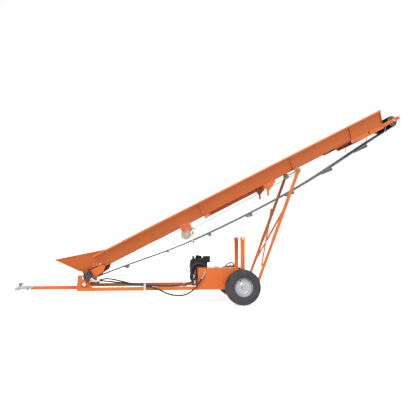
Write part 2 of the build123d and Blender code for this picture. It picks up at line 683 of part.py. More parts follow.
def make_head_bars():
    """Take-up bars under the trough's flanges, the brackets behind them and the strip ahead of them."""
    outline = [(4930, FLANGE_V - 0.2), (5510, FLANGE_V - 0.2), (5510, -42), (5184, -46), (5176, -62), (4900, -62)]
    bar = plate_y(outline, -300, -292)
    top = block(4930, 5180, -292, -263, 5.8, FLANGE_V - 0.2)
    lower = block(4900, 5176, -292, -272, -62, -56)
    bar = bar + top + lower - bar_y(HEAD_U, HEAD_V, 12.2, -310, -280)
    box_part = plate_y([(4580, FLANGE_V - 0.2), (4900, FLANGE_V - 0.2), (4900, -62), (4590, -50)], -300, -292)
    strip = block(4310, 4562, -272, -263, -8, FLANGE_V - 0.2)
    bar = drilled(bar, head_bolts() + flange_bolts())
    pieces = [bar, drilled(box_part, head_bolts()), strip]
    save("head_bars", placed(TROUGH, [piece for part in pieces for piece in both_sides(part)]))


def make_head_roller():
    drum = tube_y(HEAD_U, HEAD_V, HEAD_R - GAP, 68, -256, 256)
    ends = [tube_y(HEAD_U, HEAD_V, 68, 12.2, y, y + 6) for y in (-250, 244)]
    drum = drum + ends[0] + ends[1] + bar_y(HEAD_U, HEAD_V, 12.15, -318, 318)
    save("head_roller", placed(TROUGH, [drum]))


def make_hooks():
    """Slim rods below the head bars that keep the belt's return run off the frame."""
    hooks = []
    for top, low in (((5235, -34), (5157, -117)), ((4769, -50), (4720, -110))):
        drop = rod((top[0], -305, top[1]), (low[0], -305, low[1]), 4)
        toe = rod((low[0], -305, low[1]), (low[0], -281, low[1]), 4)
        hooks.append(drop + toe + Pos(low[0], -305, low[1]) * Sphere(5))
    return [piece for hook in hooks for piece in both_sides(hook)]


# ---- belt ----
# Points of the sagging return run, between the drive roller and the head roller.
RETURN_SAG = [(532, -125), (1198, -214), (1702, -258), (2331, -281), (3056, -285), (3700, -262), (4300, -208),
              (4900, -145)]
RETURN_CLEATS = (532.0, 1192.0, 1883.0, 2597.0, 3357.0, 4096.0, 4811.0)


def belt_arc(u, v, radius, start, end):
    """Part of the belt round a roller, between two angles in degrees."""
    inner = [(u + radius * math.cos(math.radians(a)), v + radius * math.sin(math.radians(a)))
             for a in range(start, end + 1, 5)]
    outer = [(u + (radius + BELT_T) * math.cos(math.radians(a)), v + (radius + BELT_T) * math.sin(math.radians(a)))
             for a in range(end, start - 1, -5)]
    return plate_y(inner + outer, -BELT_W / 2, BELT_W / 2)


def make_belt():
    top = block(0, HEAD_U, -BELT_W / 2, BELT_W / 2, DRIVE_R, DRIVE_R + BELT_T)
    top += belt_arc(0, 0, DRIVE_R, 90, 260) + belt_arc(HEAD_U, HEAD_V, HEAD_R, -85, 90)
    save("belt_top_run", placed(TROUGH, [top]))
    lower = return_underside()
    upper = [(u, v + BELT_T) for u, v in lower]
    edges = [Spline(*lower), Line(lower[-1], upper[-1]), Spline(*upper), Line(upper[0], lower[0])]
    outline = make_face([Plane.XZ * edge for edge in edges])
    run = Pos(0, -BELT_W / 2, 0) * extrude(outline, BELT_W, dir=(0, 1, 0))
    save("belt_return_run", placed(TROUGH, [run]))


def return_underside():
    start = (0.9, -DRIVE_R - BELT_T)
    end = (HEAD_U - 3, HEAD_V - HEAD_R - BELT_T)
    return [start] + [(u, v - BELT_T / 2) for u, v in RETURN_SAG] + [end]


def cleat():
    """Folded steel paddle, standing on the belt with its foot flat."""
    section = [(0, 0.2), (40, 0.2), (40, 3.2), (3, 3.2), (3, CLEAT_H), (0, CLEAT_H)]
    return plate_y(section, -BELT_W / 2 + 8, BELT_W / 2 - 8)


def return_station(u):
    """Height and slope of the return run's underside at a distance u along the trough."""
    line = Spline(*return_underside())
    low, high = 0.0, 1.0
    for _ in range(40):
        middle = (low + high) / 2
        if line.position_at(middle).X < u:
            low = middle
        else:
            high = middle
    tangent = line.tangent_at(low)
    return line.position_at(low).Y, math.degrees(math.atan2(tangent.Y, tangent.X))


def make_cleats():
    first = 360.0
    count = int((HEAD_U - 100 - first) / CLEAT_SPACING) + 1
    top = [Location((first + i * CLEAT_SPACING, 0, DRIVE_R + BELT_T)) * cleat() for i in range(count)]
    save("cleats_top", placed(TROUGH, top))
    hung = []
    for u in RETURN_CLEATS:
        v, slope = return_station(u)
        hung.append(Location((u, 0, v - 1.0), (0, 180 - slope, 0)) * cleat())
    save("cleats_return", placed(TROUGH, hung))


# ---- winch ----
WINCH_U = 1534.0
WINCH_V = -121.0
CRANK_U = 1623.0
CRANK_V = -119.0
GEAR_R = 74.0
PINION_R = math.hypot(CRANK_U - WINCH_U, CRANK_V - WINCH_V) - GEAR_R
HOOK_U = 3440.0


def winch_bolts():
    """Bolts of the winch bracket through the left trough wall."""
    return [((u, -326.3, 30), (0, 1, 0), 25, 10) for u in (1520, 1575, 1640)]


def make_winch():
    bracket = plate_y([(1500, 46), (1665, 46), (1665, -30), (1640, -150), (1560, -165), (1500, -90)], -326, -320)
    bracket = drilled(bracket, winch_bolts() + lower_winch_bolts())
    cheeks = [block(1490, 1650, y, y + 3, -165, -52) for y in (-312, -215)]
    web = block(1490, 1650, -312, -212, -55, -52)
    frame = cheeks[0] + cheeks[1] + web
    guard = plate_y([(1508, -154), (1586, -154), (1586, -84), (1562, -84), (1562, -30), (1518, -30), (1518, -84),
                     (1508, -84)], -348, -345)
    for u in (1530, 1550):
        guard += rod((u, -345.5, -38), (u, -326.2, -38), 5)
    bores = [bar_y(WINCH_U, WINCH_V, 8 + FIT, -400, -200), bar_y(CRANK_U, CRANK_V, 8 + FIT, -400, -200)]
    pieces = [drilled(frame - bores[0] - bores[1], lower_winch_bolts()), bracket - bores[0] - bores[1], guard]
    save("winch_frame", placed(TROUGH, pieces))
    gear = bar_y(WINCH_U, WINCH_V, GEAR_R - 2, -338, -331)
    wheel = bar_y(WINCH_U, WINCH_V, 30, -300, -222)
    flanges = [bar_y(WINCH_U, WINCH_V, 48, y, y + 3) for y in (-303, -222)]
    shaft = bar_y(WINCH_U, WINCH_V, 8, -342, -210)
    save("winch_drum", placed(TROUGH, [gear + wheel + flanges[0] + flanges[1] + shaft]))
    pinion = bar_y(CRANK_U, CRANK_V, PINION_R - 2, -338, -331)
    arm = plate_y([(1612, -110), (1634, -110), (1586, -270), (1564, -270)], -374, -366)
    hub = bar_y(CRANK_U, CRANK_V, 17, -380, -352)
    grip = bar_y(1575, -264, 14, -474, -376) + bar_y(1575, -264, 7, -378, -362)
    crank_shaft = bar_y(CRANK_U, CRANK_V, 8, -366, -210)
    save("winch_crank", placed(TROUGH, [pinion + hub + arm + grip + crank_shaft]))
    pawl = plate_y([(1652, -62), (1668, -58), (1700, -118), (1692, -122), (1650, -78)], -334, -330)
    pawl += bar_y(1658, -68, 6, -338, -326.4)
    save("winch_pawl", placed(TROUGH, [pawl]))


def lower_winch_bolts():
    return [((u, -326.3, -66), (0, 1, 0), 17.5, 10) for u in (1612, 1640)]


def make_cable():
    """Wire rope from the drum to the hook, and the hook that pulls on the roller axle."""
    start = (WINCH_U, -258.0, WINCH_V + 33.2)
    end = (HOOK_U, 0.0, -66.0)
    save("winch_cable", placed(TROUGH, [rod(start, end, 3)]))
    hook = plate_y([(HOOK_U + 1, -60), (3560, -60), (3592, -62), (3592, -24), (3602, -24), (3602, -72),
                    (HOOK_U + 1, -72)], -10, 10)
    save("cable_hook", placed(TROUGH, [hook]))


def saddle_bolts():
    return [((u, -302, v), (0, 1, 0), 10, 12) for u, v in ((3109, -38), (3048, -26), (3008, -37))]


def make_saddle_brackets():
    """Brackets below the second section, their stub legs, the bar between and the pulley bracket."""
    outline = [(2944, FLANGE_V - 0.2), (3160, FLANGE_V - 0.2), (3150, -30), (3010, -100), (2972, -100)]
    web = plate_y(outline, -300, -292) + block(2994, 3160, -292, -263, 5.8, FLANGE_V - 0.2)
    web = drilled(web, saddle_bolts() + flange_bolts())
    stub = rod((2990, -280, -84), (2952, -280, -169), 15) & block(2900, 3100, -291.8, -260, -200, 0)
    cap = rod((2990, -280, -84), (2952, -280, -169), 15) & block(2900, 3100, -300, -292, -200, -100)
    cross = [block(u - 15, u + 15, -291.6, 291.6, -33, FLANGE_V - 0.2) for u in CROSS_BARS]
    cross = [drilled(drilled(piece, flange_bolts()), mirrored(flange_bolts())) for piece in cross]
    bar = block(2008, 2961, -22, 22, -33, 10)
    pulley_plates = [block(1921, 1951, y, y + 3, -28, FLANGE_V - 0.2) for y in (-300, -268)]
    bore = bar_y(1936, -20, 6 + FIT, -400, -200)
    pieces = both_sides(web) + both_sides(stub + cap) + cross + [bar] + [plate - bore for plate in pulley_plates]
    save("saddle_brackets", placed(TROUGH, pieces))
    pulley = bar_y(1936, -20, 29, -296.4, -268.6) - tube_y(1936, -20, 40, 22, -288, -277)
    save("seam_pulley", placed(TROUGH, [pulley + bar_y(1936, -20, 6, -304, -262)]))


def make_conveyor_bolts():
    left = seam_bolts() + hopper_bolts() + tail_bolts() + head_bolts() + saddle_bolts() + flange_bolts()
    specs = left + mirrored(left) + winch_bolts() + lower_winch_bolts()
    save("conveyor_bolts", placed(TROUGH, bolts(specs) + make_hooks()))


def build():
    os.makedirs("parts", exist_ok=True)
    make_frame_tubes()
    make_pivot_plates()
    make_pivot_bearings()
    make_coupler()
    make_coupler_latch()
    make_frame_bolts()
    make_stub_axles()
    make_posts()
    make_wheel(-1, "left")
    make_wheel(1, "right")
    make_tank()
    make_filler_cap()
    make_tank_ports()
    make_engine()
    make_engine_controls()
    make_pump()
    make_control_valve()
    hose("hose_return", HOSE_RETURN)
    hose("hose_pressure", HOSE_PRESSURE)
    hose("hose_tank", HOSE_TANK)
    make_hose_strap()
    make_legs()
    make_support_rollers()
    make_trough_sides()
    make_floor_pans()
    make_trough_ribs()
    make_hopper()
    make_tail_plates()
    make_tail_bearings()
    make_motor()
    make_drive_roller()
    make_head_bars()
    make_head_roller()
    make_belt()
    make_cleats()
    make_winch()
    make_cable()
    make_saddle_brackets()
    make_conveyor_bolts()
    print(len(WRITTEN), "sub-parts")


build()
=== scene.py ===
import json
import math

import bmesh
import bpy
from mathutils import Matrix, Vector


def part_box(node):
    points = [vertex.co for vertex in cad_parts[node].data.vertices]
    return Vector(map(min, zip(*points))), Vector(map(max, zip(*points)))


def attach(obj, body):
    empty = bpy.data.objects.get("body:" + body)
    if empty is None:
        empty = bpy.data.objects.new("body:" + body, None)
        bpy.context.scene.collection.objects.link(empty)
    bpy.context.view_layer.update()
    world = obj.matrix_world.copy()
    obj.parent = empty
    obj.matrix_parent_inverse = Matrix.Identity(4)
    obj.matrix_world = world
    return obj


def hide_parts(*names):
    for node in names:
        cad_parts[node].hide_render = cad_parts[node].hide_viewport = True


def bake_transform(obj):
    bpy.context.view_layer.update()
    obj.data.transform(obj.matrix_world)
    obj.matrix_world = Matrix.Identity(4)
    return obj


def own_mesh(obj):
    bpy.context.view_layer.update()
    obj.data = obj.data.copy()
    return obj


# Towable cleated-belt conveyor. Metres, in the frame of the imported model: +X towards the
# discharge head, -Y the left side of the towed machine, +Z up, ground at Z = 0.
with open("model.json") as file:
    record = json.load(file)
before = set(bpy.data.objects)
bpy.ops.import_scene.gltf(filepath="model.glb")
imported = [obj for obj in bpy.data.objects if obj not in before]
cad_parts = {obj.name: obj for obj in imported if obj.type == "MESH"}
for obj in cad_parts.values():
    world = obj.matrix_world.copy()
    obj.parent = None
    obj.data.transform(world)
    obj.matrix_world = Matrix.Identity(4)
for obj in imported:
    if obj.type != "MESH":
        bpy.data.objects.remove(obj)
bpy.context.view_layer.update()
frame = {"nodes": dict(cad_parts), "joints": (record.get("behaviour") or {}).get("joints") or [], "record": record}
nodes = frame["nodes"]
joints = {joint["name"]: joint for joint in frame["joints"]}

MM = 0.001
X = Vector((1, 0, 0))
Y = Vector((0, 1, 0))
Z = Vector((0, 0, 1))

# ---- places taken from the frame ----
AXLE = Vector(joints["wheel_left_spin"]["pos_m"])
AXLE_X = AXLE.x
WHEEL_R = AXLE.z
TAIL = Vector(joints["drive_roller_spin"]["pos_m"])
HEAD = Vector(joints["head_roller_spin"]["pos_m"])
WINCH = Vector(joints["winch_drum_turn"]["pos_m"])
CRANK = Vector(joints["winch_crank_turn"]["pos_m"])
PULLEY = Vector(joints["seam_pulley_spin"]["pos_m"])
FILLER = Vector(joints["filler_cap_turn"]["pos_m"])
ALONG = Vector(joints["cable_hook_travel"]["axis"]).normalized()
RISE = Vector((-ALONG.z, 0, ALONG.x))


def at(x, y, z):
    """Point given in millimetres from the axle's place on the ground."""
    return Vector((AXLE_X + x * MM, y * MM, z * MM))


def trough(u, y, v):
    """Point given in millimetres up the trough, across it and square to its floor."""
    return Vector((TAIL.x, 0, TAIL.z)) + ALONG * u * MM + Y * y * MM + RISE * v * MM


HEAD_U = (HEAD - TAIL).dot(ALONG) / MM
HEAD_V = (HEAD - TAIL).dot(RISE) / MM


# ---- materials ----
def noise(tree, scale, detail=4.0, stretch=(1, 1, 1)):
    """Noise in the object's own coordinates, with a mapping that can stretch it."""
    place = tree.nodes.new("ShaderNodeTexCoord")
    mapping = tree.nodes.new("ShaderNodeMapping")
    mapping.inputs["Scale"].default_value = stretch
    texture = tree.nodes.new("ShaderNodeTexNoise")
    texture.inputs["Scale"].default_value = scale
    texture.inputs["Detail"].default_value = detail
    tree.links.new(place.outputs["Object"], mapping.inputs["Vector"])
    tree.links.new(mapping.outputs["Vector"], texture.inputs["Vector"])
    return texture.outputs["Fac"]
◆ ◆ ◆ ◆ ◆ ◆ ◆
■ WHAT IS ASKED ■
Exact duplication is required for the lines above, from the line that contains "make_control_valve()" to the line that contains "bpy.context.scene.collection.objects.link(empty)", inclusive; omit all others.

■ RESULT OF THIS EXERCISE ■
    make_control_valve()
    hose("hose_return", HOSE_RETURN)
    hose("hose_pressure", HOSE_PRESSURE)
    hose("hose_tank", HOSE_TANK)
    make_hose_strap()
    make_legs()
    make_support_rollers()
    make_trough_sides()
    make_floor_pans()
    make_trough_ribs()
    make_hopper()
    make_tail_plates()
    make_tail_bearings()
    make_motor()
    make_drive_roller()
    make_head_bars()
    make_head_roller()
    make_belt()
    make_cleats()
    make_winch()
    make_cable()
    make_saddle_brackets()
    make_conveyor_bolts()
    print(len(WRITTEN), "sub-parts")


build()
=== scene.py ===
import json
import math

import bmesh
import bpy
from mathutils import Matrix, Vector


def part_box(node):
    points = [vertex.co for vertex in cad_parts[node].data.vertices]
    return Vector(map(min, zip(*points))), Vector(map(max, zip(*points)))


def attach(obj, body):
    empty = bpy.data.objects.get("body:" + body)
    if empty is None:
        empty = bpy.data.objects.new("body:" + body, None)
        bpy.context.scene.collection.objects.link(empty)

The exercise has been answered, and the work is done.